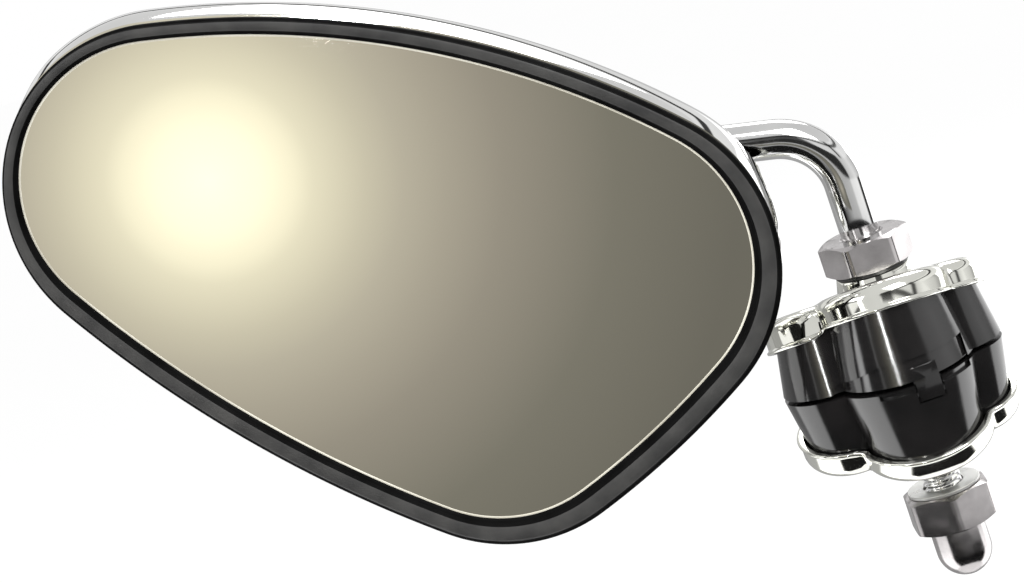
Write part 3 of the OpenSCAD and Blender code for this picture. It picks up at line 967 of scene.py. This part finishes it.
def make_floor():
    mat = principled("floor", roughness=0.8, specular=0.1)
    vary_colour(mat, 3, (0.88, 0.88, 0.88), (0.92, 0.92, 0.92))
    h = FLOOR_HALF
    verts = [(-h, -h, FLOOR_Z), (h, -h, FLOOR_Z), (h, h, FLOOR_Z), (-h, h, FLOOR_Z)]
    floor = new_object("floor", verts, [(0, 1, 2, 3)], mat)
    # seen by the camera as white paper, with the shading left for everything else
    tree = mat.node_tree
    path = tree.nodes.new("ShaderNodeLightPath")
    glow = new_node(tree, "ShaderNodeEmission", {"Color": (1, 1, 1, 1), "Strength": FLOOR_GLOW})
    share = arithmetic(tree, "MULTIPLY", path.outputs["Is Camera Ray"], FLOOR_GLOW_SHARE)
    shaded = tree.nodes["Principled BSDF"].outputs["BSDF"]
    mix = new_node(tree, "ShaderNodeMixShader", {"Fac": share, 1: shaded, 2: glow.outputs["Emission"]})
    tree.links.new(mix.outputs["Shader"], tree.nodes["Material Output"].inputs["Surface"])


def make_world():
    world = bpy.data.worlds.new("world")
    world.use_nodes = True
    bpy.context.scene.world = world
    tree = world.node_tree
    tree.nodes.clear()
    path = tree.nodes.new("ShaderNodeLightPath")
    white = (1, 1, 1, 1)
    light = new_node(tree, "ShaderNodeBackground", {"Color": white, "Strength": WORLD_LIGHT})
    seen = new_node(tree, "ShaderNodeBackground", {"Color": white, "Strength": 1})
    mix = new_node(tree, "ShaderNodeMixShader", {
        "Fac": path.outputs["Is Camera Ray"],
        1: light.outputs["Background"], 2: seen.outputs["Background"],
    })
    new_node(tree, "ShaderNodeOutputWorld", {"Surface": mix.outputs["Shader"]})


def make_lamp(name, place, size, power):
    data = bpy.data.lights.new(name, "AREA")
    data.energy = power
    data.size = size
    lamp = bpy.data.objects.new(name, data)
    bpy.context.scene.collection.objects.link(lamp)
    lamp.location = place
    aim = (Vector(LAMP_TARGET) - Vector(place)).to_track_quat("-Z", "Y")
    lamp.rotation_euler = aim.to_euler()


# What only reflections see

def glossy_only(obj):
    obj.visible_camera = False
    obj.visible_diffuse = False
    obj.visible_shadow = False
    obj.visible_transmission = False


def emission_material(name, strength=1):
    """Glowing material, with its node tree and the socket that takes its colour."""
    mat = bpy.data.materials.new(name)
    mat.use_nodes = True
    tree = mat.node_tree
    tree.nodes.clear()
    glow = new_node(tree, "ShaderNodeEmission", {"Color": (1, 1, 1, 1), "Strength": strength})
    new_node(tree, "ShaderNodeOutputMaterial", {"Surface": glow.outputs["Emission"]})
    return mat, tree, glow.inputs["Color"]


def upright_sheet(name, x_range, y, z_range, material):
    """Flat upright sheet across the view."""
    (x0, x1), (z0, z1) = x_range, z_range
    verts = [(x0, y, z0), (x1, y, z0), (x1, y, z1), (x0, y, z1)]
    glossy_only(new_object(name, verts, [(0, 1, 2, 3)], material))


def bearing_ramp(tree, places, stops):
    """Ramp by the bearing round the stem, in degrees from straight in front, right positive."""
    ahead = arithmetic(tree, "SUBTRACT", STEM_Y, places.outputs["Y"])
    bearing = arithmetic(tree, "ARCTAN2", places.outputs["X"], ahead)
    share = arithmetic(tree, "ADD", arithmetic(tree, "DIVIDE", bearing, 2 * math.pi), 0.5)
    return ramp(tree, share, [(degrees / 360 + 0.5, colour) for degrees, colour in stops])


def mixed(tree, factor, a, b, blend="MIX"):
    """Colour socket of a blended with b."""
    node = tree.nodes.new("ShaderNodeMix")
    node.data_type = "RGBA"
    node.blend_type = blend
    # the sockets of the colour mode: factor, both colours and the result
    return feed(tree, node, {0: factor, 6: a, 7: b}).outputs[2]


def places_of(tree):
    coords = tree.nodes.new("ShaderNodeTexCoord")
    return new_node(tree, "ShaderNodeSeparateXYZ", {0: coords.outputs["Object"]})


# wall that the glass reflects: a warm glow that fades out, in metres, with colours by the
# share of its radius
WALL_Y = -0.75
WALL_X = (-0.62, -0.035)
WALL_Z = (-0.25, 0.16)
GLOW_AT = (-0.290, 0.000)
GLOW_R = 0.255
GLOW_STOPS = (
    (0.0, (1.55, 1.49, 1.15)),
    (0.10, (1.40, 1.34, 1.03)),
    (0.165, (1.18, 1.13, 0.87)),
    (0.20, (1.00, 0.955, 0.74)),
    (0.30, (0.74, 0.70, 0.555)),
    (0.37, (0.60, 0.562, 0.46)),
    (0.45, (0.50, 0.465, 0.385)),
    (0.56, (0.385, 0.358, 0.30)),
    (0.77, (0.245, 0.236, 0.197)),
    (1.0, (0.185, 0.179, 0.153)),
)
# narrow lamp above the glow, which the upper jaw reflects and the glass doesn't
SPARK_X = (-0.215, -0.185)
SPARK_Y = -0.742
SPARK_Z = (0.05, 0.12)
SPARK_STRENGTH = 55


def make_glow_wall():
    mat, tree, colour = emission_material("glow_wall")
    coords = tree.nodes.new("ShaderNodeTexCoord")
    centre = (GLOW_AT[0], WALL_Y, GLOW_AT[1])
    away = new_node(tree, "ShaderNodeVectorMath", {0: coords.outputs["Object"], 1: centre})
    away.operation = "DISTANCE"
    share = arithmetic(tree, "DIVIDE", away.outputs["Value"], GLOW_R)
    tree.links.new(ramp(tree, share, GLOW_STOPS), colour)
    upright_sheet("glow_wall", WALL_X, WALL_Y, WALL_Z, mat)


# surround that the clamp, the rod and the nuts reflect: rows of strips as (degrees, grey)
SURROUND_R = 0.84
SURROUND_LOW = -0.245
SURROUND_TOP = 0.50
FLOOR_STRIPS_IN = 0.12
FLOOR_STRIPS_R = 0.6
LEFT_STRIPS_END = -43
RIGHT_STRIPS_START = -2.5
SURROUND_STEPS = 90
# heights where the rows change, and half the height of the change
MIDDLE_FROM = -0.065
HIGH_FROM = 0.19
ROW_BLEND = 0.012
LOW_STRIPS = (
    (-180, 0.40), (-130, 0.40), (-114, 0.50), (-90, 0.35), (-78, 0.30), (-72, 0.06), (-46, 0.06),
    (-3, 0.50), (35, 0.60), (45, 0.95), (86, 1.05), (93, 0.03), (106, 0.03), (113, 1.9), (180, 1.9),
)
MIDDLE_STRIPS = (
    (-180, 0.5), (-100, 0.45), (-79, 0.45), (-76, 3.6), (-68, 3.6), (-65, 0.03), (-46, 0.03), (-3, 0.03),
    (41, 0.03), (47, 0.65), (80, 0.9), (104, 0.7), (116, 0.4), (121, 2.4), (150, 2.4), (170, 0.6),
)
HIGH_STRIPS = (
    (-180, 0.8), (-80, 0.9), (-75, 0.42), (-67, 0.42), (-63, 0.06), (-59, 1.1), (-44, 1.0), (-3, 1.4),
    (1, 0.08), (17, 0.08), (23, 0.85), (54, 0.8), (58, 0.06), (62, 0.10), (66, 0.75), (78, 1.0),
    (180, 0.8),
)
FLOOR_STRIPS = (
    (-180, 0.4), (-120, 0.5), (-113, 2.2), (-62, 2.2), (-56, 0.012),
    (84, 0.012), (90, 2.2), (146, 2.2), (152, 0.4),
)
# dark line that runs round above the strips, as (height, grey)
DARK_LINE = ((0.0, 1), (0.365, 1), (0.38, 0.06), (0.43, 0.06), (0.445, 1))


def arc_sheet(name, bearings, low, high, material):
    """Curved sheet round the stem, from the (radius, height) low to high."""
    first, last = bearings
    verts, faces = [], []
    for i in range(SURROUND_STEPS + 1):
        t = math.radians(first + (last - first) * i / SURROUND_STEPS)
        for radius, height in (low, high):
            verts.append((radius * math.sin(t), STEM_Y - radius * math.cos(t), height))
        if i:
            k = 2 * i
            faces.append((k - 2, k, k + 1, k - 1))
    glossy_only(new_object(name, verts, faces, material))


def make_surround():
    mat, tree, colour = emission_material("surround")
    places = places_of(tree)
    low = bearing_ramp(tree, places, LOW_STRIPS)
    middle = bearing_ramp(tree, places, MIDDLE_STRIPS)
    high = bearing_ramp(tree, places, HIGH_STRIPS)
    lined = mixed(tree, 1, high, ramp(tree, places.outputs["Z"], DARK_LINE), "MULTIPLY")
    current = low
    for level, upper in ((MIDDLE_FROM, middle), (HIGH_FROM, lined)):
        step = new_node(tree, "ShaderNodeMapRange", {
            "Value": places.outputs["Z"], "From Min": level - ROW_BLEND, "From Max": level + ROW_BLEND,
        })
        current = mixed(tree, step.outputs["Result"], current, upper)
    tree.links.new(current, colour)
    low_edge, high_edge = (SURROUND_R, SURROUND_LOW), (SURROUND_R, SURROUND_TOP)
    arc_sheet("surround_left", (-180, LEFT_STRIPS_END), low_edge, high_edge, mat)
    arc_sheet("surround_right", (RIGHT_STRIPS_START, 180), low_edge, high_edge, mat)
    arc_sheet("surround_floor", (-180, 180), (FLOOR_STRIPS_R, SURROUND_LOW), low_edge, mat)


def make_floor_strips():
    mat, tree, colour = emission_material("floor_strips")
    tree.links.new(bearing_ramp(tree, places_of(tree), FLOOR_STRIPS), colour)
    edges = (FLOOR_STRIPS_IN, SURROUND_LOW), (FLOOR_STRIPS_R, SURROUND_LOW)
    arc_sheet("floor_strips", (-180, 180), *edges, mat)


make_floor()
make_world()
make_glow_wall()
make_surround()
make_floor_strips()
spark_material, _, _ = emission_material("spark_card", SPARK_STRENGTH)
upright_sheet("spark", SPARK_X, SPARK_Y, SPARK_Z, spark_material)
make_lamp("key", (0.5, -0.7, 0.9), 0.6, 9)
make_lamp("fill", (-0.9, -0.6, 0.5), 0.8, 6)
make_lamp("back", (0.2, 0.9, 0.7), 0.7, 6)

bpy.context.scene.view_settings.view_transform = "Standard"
══════════
▶ **Work to do**: Using the listing above, gather each line that holds the string "scene" and copy it.

▶ **The output**:
Write part 3 of the OpenSCAD and Blender code for this picture. It picks up at line 967 of scene.py. This part finishes it.
    bpy.context.scene.world = world
    bpy.context.scene.collection.objects.link(lamp)
bpy.context.scene.view_settings.view_transform = "Standard"